** Challenge **
Quote the material below exactly as written, from the first line to the line that holds "return front, back", endpoints included.

** Provided records **
+===+

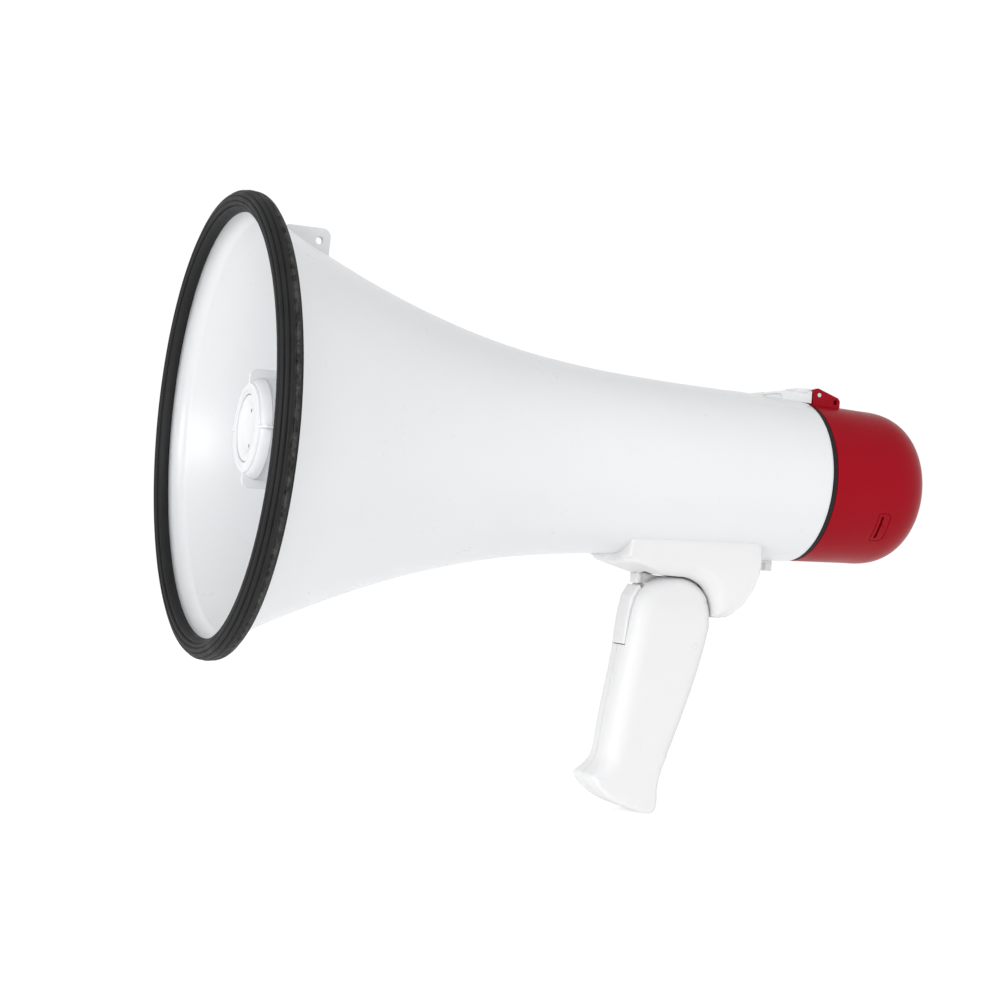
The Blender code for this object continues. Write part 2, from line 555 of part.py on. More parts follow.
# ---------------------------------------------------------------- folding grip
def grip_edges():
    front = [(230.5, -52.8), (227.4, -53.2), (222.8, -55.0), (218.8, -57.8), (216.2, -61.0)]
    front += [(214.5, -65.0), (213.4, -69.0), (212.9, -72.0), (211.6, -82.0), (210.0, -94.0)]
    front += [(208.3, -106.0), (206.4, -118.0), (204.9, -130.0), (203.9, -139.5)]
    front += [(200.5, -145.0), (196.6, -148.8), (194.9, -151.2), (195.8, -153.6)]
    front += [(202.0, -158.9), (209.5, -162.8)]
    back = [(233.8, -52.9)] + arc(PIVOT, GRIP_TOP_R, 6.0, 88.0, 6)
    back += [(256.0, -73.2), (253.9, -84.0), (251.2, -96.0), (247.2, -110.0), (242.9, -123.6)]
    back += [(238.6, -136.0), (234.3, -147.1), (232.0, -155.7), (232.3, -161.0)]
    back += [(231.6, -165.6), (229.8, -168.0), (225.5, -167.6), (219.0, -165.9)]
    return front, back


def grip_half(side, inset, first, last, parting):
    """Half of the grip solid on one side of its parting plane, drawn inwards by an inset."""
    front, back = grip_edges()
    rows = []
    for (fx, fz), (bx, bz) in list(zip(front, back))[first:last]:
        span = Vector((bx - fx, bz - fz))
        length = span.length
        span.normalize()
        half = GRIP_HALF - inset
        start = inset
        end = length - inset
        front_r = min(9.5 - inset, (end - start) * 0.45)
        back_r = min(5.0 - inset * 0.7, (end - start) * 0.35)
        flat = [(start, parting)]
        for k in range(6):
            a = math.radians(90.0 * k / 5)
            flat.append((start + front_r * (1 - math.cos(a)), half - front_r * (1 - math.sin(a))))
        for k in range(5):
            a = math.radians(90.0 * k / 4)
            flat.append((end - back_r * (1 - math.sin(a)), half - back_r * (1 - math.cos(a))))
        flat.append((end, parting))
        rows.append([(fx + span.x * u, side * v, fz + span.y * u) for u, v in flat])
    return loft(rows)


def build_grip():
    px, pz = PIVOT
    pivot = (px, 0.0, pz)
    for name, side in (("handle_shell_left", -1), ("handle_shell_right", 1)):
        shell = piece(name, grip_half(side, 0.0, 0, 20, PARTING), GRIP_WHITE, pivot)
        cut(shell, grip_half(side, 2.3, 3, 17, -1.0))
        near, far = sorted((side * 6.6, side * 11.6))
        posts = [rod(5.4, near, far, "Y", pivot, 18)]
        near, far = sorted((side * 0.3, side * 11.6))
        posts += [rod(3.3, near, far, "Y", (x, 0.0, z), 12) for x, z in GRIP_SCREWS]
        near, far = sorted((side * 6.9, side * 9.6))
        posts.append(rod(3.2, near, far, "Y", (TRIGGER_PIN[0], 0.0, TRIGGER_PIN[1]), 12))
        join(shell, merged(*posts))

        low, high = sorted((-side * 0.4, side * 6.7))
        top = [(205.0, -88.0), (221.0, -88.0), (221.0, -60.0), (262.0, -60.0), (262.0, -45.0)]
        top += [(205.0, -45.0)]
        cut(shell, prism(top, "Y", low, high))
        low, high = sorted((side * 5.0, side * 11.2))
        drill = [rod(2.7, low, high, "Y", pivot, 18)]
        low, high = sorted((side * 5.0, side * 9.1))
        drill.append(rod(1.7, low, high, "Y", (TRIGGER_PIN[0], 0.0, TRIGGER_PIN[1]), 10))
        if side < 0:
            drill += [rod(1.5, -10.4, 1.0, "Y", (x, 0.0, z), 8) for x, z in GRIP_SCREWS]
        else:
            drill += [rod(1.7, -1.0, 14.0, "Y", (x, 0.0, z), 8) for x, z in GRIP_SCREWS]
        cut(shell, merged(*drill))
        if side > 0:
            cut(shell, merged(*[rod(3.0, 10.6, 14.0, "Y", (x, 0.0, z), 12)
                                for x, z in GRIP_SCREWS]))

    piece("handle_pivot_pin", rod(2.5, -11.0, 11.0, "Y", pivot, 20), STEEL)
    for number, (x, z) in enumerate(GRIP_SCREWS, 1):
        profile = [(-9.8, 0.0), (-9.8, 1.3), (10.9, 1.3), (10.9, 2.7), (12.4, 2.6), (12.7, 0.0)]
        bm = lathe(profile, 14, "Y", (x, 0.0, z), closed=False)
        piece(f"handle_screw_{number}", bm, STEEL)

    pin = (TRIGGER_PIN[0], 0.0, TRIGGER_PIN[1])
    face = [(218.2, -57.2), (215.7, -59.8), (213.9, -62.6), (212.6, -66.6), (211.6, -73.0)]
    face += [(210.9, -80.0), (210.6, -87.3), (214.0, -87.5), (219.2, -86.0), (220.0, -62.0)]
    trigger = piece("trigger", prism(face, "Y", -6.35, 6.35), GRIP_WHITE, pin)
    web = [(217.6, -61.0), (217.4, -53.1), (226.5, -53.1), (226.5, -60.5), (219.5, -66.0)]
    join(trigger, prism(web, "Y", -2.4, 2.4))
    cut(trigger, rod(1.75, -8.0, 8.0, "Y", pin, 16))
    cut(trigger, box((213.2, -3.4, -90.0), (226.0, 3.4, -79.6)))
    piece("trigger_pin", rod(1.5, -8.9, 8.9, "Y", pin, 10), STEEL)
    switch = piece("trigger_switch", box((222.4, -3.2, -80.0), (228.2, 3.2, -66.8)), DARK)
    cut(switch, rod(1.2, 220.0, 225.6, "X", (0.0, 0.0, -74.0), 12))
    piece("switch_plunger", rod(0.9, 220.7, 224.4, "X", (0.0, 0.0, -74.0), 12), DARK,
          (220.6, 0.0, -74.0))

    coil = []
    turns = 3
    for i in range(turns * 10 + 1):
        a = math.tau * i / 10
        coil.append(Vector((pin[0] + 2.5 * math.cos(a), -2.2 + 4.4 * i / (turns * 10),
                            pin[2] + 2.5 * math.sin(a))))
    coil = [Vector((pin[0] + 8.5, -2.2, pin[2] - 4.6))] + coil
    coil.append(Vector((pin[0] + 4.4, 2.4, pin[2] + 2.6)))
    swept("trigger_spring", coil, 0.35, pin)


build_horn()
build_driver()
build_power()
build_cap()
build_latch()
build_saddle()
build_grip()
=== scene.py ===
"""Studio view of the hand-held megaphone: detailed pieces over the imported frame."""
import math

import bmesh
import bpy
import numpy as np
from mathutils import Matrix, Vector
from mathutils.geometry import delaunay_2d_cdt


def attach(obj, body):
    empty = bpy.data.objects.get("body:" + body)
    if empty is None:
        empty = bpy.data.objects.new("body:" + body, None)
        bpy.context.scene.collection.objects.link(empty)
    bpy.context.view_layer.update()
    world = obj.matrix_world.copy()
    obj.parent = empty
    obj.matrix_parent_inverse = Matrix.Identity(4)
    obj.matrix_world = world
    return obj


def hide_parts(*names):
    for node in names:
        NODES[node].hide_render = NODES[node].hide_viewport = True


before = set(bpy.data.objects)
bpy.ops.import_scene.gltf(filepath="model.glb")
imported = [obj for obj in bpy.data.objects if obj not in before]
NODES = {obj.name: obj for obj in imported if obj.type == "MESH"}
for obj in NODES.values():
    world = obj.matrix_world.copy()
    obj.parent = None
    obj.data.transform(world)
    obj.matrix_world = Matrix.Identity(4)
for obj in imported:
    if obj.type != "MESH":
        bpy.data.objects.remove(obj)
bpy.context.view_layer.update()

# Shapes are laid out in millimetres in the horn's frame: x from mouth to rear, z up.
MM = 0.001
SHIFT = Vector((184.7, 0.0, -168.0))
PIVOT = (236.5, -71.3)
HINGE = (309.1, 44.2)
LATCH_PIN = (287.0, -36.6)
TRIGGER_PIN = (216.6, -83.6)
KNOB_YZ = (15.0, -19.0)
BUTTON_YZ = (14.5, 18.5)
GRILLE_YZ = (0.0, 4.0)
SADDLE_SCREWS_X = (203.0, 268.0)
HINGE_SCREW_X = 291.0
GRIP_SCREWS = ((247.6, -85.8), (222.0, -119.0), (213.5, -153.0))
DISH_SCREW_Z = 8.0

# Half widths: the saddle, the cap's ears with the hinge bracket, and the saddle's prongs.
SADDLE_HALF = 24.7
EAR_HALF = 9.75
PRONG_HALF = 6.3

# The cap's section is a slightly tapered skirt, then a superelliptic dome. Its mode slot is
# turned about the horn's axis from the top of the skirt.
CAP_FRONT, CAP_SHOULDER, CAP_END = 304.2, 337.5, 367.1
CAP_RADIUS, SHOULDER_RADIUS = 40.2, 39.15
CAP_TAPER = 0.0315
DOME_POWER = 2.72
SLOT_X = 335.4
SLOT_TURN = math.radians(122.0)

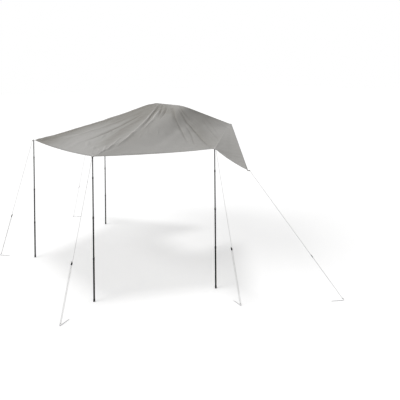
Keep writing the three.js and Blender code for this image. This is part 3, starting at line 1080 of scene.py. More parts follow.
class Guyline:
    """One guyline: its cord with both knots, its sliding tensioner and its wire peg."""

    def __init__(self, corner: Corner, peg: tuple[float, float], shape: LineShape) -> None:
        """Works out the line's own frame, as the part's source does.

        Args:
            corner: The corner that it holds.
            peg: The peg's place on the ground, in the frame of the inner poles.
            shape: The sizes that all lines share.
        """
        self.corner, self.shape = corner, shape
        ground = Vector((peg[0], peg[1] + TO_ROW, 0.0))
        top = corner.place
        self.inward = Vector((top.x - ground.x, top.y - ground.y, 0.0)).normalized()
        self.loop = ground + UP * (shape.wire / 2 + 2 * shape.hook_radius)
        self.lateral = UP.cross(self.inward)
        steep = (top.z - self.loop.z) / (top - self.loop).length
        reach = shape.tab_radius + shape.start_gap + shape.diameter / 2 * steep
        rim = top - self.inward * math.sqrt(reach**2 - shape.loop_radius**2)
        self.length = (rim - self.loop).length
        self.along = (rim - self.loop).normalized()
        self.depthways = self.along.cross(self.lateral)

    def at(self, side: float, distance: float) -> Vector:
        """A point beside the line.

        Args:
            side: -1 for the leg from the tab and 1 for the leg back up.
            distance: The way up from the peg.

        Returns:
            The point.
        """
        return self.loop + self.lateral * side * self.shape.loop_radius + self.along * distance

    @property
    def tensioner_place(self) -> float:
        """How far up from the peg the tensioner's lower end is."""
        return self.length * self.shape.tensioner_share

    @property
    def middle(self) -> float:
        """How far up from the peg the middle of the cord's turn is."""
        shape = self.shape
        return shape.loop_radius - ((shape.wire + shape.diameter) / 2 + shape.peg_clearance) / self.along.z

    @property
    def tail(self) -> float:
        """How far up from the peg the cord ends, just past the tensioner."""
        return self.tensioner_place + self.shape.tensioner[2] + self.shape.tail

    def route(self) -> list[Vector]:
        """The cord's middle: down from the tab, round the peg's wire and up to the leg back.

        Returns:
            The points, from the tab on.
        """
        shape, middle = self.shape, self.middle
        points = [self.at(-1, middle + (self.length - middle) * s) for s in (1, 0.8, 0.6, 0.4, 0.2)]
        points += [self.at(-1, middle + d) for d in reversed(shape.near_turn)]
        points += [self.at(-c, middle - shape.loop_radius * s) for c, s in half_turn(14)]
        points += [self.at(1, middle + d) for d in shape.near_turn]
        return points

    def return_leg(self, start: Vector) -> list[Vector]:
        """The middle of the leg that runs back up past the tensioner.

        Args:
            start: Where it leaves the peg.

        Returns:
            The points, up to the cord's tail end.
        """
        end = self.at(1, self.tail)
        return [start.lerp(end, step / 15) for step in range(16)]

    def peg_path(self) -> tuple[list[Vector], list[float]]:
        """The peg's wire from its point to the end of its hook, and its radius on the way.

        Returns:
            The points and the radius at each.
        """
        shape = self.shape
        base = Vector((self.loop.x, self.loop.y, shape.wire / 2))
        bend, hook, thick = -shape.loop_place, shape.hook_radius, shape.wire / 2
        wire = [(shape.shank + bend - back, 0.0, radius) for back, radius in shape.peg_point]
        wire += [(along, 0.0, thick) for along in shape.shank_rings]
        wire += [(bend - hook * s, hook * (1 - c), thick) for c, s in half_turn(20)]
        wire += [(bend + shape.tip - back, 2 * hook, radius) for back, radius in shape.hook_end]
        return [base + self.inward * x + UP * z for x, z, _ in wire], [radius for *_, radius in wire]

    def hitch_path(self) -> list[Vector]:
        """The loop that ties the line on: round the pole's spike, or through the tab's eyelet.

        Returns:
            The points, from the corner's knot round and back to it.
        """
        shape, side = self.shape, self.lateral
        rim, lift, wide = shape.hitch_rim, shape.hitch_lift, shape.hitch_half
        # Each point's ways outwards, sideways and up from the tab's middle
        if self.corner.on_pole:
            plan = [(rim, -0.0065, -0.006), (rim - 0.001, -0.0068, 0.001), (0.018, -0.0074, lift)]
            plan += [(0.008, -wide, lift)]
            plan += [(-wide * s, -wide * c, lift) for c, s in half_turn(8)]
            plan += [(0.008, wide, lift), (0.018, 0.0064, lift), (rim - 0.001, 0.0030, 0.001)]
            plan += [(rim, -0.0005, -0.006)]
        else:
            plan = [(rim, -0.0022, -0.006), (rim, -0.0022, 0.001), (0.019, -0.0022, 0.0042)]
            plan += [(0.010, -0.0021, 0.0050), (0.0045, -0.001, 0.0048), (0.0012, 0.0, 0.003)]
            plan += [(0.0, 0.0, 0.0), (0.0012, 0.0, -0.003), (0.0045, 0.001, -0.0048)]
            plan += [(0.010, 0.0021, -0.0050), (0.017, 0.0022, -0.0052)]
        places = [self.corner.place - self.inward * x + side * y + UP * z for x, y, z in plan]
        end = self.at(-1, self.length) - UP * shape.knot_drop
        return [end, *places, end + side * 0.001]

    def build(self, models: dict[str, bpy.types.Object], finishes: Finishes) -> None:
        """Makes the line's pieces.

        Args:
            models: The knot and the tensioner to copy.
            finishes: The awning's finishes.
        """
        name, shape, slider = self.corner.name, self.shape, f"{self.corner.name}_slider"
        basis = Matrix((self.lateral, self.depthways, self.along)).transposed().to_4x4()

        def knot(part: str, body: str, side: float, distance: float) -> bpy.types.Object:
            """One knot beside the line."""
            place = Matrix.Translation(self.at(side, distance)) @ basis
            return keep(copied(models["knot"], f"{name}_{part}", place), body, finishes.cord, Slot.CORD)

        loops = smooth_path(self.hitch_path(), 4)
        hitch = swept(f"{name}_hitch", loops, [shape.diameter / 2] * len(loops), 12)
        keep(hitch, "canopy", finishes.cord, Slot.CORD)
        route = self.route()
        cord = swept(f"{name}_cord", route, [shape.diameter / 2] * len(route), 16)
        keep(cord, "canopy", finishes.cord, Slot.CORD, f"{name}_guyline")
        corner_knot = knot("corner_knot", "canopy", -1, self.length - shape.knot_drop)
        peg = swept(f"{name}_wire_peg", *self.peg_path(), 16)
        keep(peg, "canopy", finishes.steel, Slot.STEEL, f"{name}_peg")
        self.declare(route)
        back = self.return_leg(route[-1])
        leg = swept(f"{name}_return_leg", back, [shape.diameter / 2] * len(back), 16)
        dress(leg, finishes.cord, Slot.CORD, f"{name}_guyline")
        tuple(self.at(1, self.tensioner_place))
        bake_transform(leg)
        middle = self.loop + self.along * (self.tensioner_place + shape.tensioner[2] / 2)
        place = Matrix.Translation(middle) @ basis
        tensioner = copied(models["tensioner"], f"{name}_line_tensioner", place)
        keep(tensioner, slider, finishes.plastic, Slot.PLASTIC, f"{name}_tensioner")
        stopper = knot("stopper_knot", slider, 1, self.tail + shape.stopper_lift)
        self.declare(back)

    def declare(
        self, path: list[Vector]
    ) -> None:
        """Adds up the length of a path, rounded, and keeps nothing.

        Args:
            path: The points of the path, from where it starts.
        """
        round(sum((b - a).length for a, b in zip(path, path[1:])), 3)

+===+

** Solution for this task **
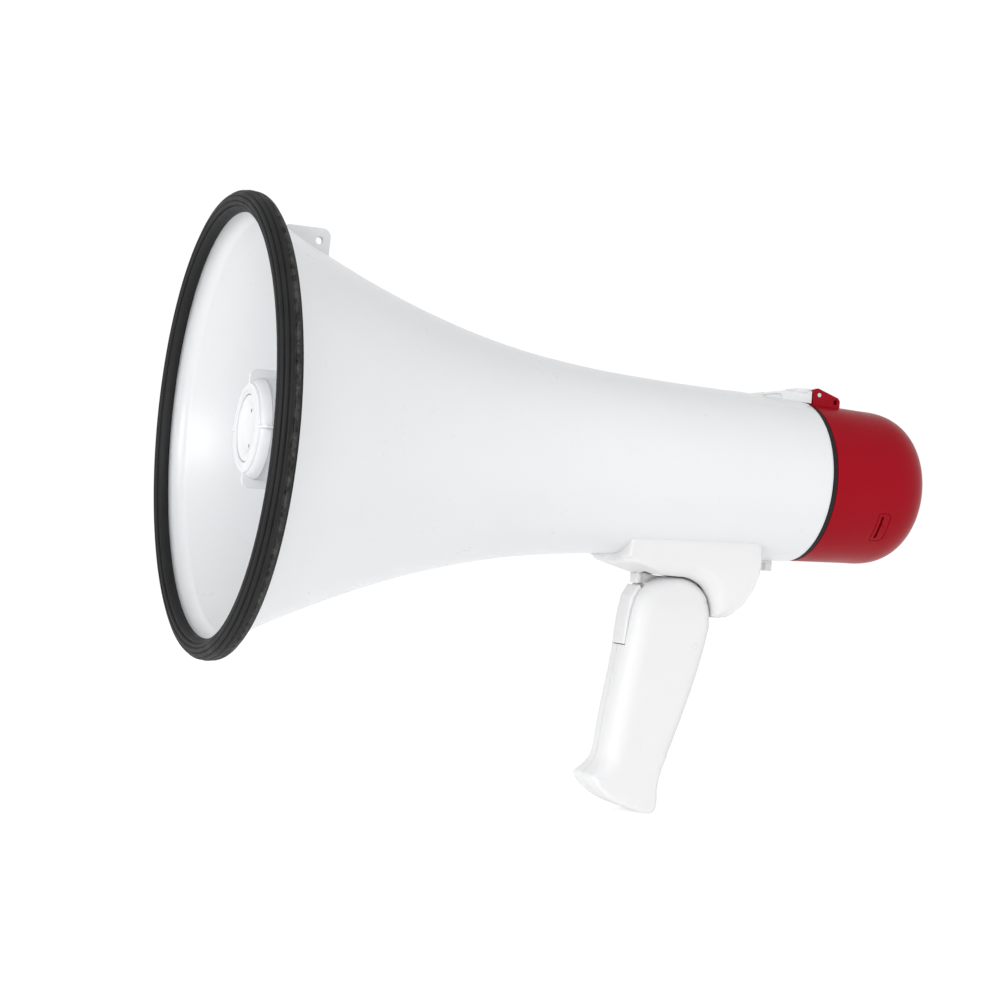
The Blender code for this object continues. Write part 2, from line 555 of part.py on. More parts follow.
# ---------------------------------------------------------------- folding grip
def grip_edges():
    front = [(230.5, -52.8), (227.4, -53.2), (222.8, -55.0), (218.8, -57.8), (216.2, -61.0)]
    front += [(214.5, -65.0), (213.4, -69.0), (212.9, -72.0), (211.6, -82.0), (210.0, -94.0)]
    front += [(208.3, -106.0), (206.4, -118.0), (204.9, -130.0), (203.9, -139.5)]
    front += [(200.5, -145.0), (196.6, -148.8), (194.9, -151.2), (195.8, -153.6)]
    front += [(202.0, -158.9), (209.5, -162.8)]
    back = [(233.8, -52.9)] + arc(PIVOT, GRIP_TOP_R, 6.0, 88.0, 6)
    back += [(256.0, -73.2), (253.9, -84.0), (251.2, -96.0), (247.2, -110.0), (242.9, -123.6)]
    back += [(238.6, -136.0), (234.3, -147.1), (232.0, -155.7), (232.3, -161.0)]
    back += [(231.6, -165.6), (229.8, -168.0), (225.5, -167.6), (219.0, -165.9)]
    return front, back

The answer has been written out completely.